Not once in 13 years was Tim attacked for approaching and talking with bears. He died when a bear stumbled into his camp. A surprised bear is a dangerous bear and not quick to sniff for identification. These things happen. The wilderness is an unforgiving place. What happened to Tim and Amie could have happened to anyone and it has and it will again.

The wilderness is not a place for cowards and the faint of heart. Tim and Amie both knew that and I know that they knew this because I spoke with Tim many times about it. He told me that he expected to die in the place that he loved. His greatest fear of a bear attack was that the bear would be executed for having the arrogance to kill a human being.
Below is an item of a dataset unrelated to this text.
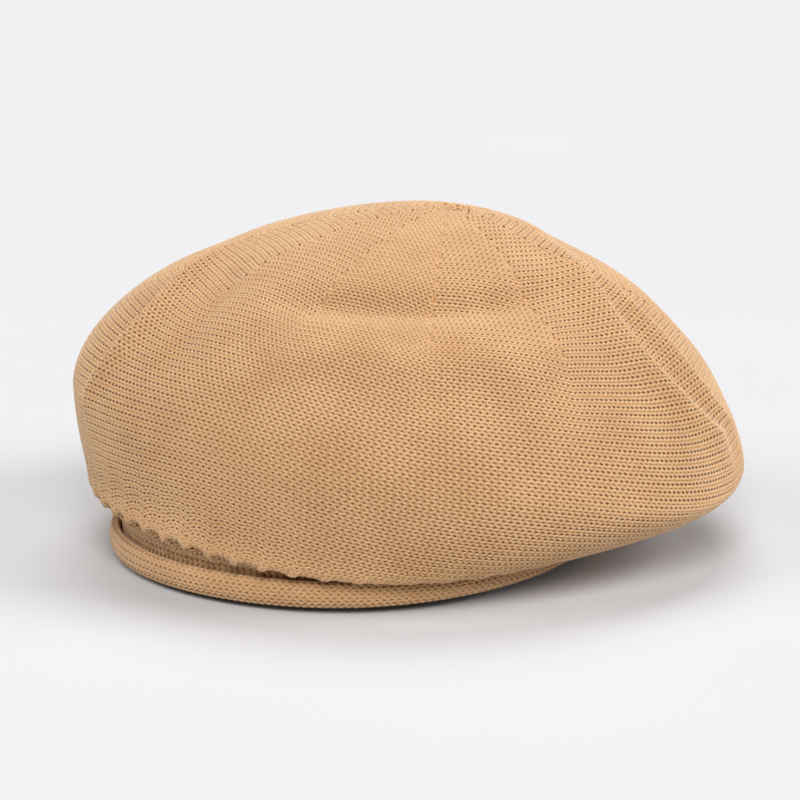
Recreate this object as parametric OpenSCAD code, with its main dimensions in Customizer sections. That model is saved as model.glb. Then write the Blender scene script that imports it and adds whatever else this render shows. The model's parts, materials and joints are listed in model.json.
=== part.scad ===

Tim did not want any of his beloved bears to suffer for his death and Tim would have been the first to say that the deaths of the two bears resulting from his own death would be the greater tragedy for him.

Tim and Amie leave many who will remember and love them. Tim was a member of the Sea Shepherd Advisory Board. He will now be enlisted in our Memorial Board of Advisors along with Edward Abbey, Buckminister Fuller, Margaret Mead, and Cleveland Amory.

And for those who insensitively exploited Tim's death to condemn his methods and his work, I can only refer them to the words of former U.S. President and Grizzly bear admirer Teddy Roosevelt who said: "It is not the critic who counts, not the one who points out how the strong man stumbled or how the doer of deeds might have done better. The credit belongs to the man who is actually in the arena, whose face is marred with sweat and dust and blood; who strives valiantly; who errs and comes short again and again; who knows the great enthusiasms, the great devotions, and spends himself in a worthy cause; who, if he wins, knows the triumph of high achievement; and who, if he fails, at least fails while daring greatly, so that his place shall never be with those cold and timid souls who know neither victory or defeat."